Larry’s beloved Jeep was literally traded in in the “Cash for Clunkers” program, and here we debut Larry’s new-ish Honda. I love the scene where Larry and I, after a bout of depression, bolt out of the door, putting clothing accessories on as we run. The “new car” joke is a callback to, among other episodes, “High School”, and is probably not that funny, but Franks and Beans is nothing if not self referential.
Let’s take a minute to talk about the day that this episode was filmed, an early spring day in which Larry and I drove up to Homestead and the Dave & Buster’s parking lot, and all of the favors we called in to make this happen. This day in March just happened to be the day of my brother-in-law’s wedding rehearsal. Rather than try to be a supportive groomsman and help make an important day less stressful, I thought it’d be a good idea to get everyone to film an episode of Franks and Beans, shooting some scenes like the one pictured above as others went about fulfilling obligations.
The groom-to-be was Josh, known to the Franks and Beans word (as explained earlier: Mark) as “Replacement Larry” from the episode, uh, “Replacement Larry”, even took the time to be in this damn episode as everyone else waited on him to start eating. After his scene, which took two takes, he ran very fast back into the building where he was probably yelled at.
Josh is a well-connected individual, and by that I mean something other than his obvious ties to organized crime. He was able to put me in touch with two people who are ACTUALLY ACTORS (I cannot stress this enough) and were in town, from Los Angeles, for the wedding. First up is Heather Comstock, who, among other things, has at times painstakingly and meticulously entered in closed captioning text for various industry productions (her IMDB page proves that I am not a liar). Heather, without ever having actually met either of us, graciously provided the line “Franks and Beans sounds like a gay porno troupe”, which to her (and, I guess, everyone else) had absolutely no context. The fact that she did not know who we were probably helped in getting her to agree to be on the show.
In any case, I was pretty stunned at how well she acted out the scene, which caused me to be 1) embarrassed at how poorly Larry and I act, and 2) a bit starstruck at how well someone else could do it. To this day, Larry tells me that he thinks I have a crush on this poor girl, to which I have no reply other than to remind Larry that there exists plenty of blackmail-able information on his part as well.

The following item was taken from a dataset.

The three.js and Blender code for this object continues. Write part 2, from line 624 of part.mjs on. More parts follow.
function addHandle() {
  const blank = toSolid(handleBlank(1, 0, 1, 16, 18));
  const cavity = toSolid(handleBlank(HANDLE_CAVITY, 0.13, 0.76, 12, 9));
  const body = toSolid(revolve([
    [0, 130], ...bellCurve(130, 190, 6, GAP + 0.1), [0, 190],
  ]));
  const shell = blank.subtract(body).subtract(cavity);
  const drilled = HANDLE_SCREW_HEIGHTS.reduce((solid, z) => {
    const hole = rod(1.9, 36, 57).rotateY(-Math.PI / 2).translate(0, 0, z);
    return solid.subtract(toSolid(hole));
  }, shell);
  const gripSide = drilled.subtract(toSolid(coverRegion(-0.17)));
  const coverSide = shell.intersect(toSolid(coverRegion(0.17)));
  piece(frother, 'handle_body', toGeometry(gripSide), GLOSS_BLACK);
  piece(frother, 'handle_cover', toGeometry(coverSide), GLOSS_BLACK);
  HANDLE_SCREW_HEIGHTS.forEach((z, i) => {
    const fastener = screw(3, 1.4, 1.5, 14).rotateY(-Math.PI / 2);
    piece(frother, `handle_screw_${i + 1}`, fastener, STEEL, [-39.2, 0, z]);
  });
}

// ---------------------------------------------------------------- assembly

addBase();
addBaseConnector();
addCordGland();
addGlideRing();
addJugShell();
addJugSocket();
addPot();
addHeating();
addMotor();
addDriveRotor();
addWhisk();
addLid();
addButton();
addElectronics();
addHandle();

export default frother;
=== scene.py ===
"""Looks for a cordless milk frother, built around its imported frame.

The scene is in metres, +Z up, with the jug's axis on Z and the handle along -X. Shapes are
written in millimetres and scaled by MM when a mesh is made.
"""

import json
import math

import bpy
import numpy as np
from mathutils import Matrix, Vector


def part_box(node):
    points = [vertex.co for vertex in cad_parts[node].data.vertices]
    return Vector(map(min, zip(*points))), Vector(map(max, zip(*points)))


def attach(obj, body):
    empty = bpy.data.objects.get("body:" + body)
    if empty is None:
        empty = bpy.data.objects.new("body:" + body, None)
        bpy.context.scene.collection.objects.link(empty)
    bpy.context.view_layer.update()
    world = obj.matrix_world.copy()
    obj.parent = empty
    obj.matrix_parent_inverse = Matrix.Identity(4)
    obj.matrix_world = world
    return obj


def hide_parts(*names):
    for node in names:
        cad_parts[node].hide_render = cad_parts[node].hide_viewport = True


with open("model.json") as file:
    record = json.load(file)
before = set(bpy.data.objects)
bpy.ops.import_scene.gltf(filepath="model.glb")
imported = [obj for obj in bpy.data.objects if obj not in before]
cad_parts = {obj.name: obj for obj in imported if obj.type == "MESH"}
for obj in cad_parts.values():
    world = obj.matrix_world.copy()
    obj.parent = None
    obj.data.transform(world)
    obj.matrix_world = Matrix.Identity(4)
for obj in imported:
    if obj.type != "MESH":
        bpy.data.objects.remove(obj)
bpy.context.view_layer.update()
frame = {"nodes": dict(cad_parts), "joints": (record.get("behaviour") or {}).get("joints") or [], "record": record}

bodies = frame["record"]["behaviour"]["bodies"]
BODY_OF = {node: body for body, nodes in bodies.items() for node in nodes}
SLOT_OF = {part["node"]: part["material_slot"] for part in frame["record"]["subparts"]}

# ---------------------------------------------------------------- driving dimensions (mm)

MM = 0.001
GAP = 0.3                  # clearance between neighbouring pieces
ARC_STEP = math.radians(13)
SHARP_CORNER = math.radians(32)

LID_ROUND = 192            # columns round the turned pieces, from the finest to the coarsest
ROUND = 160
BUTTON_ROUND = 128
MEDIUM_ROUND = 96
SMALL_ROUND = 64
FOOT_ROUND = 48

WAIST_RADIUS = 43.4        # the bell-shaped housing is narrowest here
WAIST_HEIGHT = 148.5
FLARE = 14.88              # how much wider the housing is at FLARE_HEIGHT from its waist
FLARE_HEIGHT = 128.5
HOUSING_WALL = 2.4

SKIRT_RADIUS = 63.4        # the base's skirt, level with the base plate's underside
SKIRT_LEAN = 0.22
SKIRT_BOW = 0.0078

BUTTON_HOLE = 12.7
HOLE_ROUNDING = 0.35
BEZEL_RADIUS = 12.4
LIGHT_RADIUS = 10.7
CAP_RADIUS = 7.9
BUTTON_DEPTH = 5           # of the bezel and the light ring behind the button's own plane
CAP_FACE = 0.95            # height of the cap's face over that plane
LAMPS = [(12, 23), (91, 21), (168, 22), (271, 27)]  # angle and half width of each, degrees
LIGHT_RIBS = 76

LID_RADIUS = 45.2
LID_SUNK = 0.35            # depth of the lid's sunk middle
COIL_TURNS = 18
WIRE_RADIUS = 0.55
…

Next up is Matt Easton, of whom we discusses extensively in our last post, so I won’t bother with the obsequiousness here, other than to say that Matt is a legitimate actor who might one day have his SAG membership revoked due to his appearance on Franks and Beans. Check out his IMDB page.

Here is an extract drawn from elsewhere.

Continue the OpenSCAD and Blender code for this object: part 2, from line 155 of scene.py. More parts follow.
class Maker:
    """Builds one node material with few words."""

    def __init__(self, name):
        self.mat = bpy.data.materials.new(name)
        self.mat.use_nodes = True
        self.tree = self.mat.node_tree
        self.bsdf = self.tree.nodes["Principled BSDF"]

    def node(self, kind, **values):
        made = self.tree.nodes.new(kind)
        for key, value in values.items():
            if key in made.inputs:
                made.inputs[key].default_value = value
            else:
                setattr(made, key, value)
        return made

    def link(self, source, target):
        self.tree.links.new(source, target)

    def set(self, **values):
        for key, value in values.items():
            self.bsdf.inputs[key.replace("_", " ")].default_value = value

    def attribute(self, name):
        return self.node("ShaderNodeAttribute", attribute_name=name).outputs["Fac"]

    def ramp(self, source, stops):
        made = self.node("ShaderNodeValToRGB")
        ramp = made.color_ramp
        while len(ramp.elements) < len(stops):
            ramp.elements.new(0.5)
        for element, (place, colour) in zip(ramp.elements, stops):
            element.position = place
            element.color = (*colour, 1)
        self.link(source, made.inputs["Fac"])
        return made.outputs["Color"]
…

Oh, and he was the best man in Josh’s wedding.
Second only to the “gay porno troupe” line must be “#$%$ you, Frankenberry”, made in the quickly fading light as unsuspecting people, just looking for a night out to distract them from their terrible, stress-filled existences, walked by and into Franks and Beans immortalit as unintentional extras.
The idea of my character being more concerned with views for our videos than losing my wallet or, say, grand theft auto, was a bit of an understated end to a more ostentatious episode, but hopefully it wasn’t lost on anyone. And it’s nice to know that I still look deathly pale in that damn black shirt from beginning to end.
Overall, the point is, watch Franks and Beans. Watch it, damn you, and tell your friends to watch it. There are more than seven billion people on this earth. Is it too much to ask that at least half of them watch out show? I don’t think it is.
Our “NO!” ending is actually a “YES!” ending, as Larry and I switch roles for the final episode of all seasons. That might not have been clear earlier, as before this there was only…one…such ending. Larry was totally jealous of me as we finished editing, late into the evening. “You always get the best ones”, he said, which I suppose meant that he was impressed with our work on “The Rating Game”, but I just took as sour grapes. #$%$ you, Frankenberry.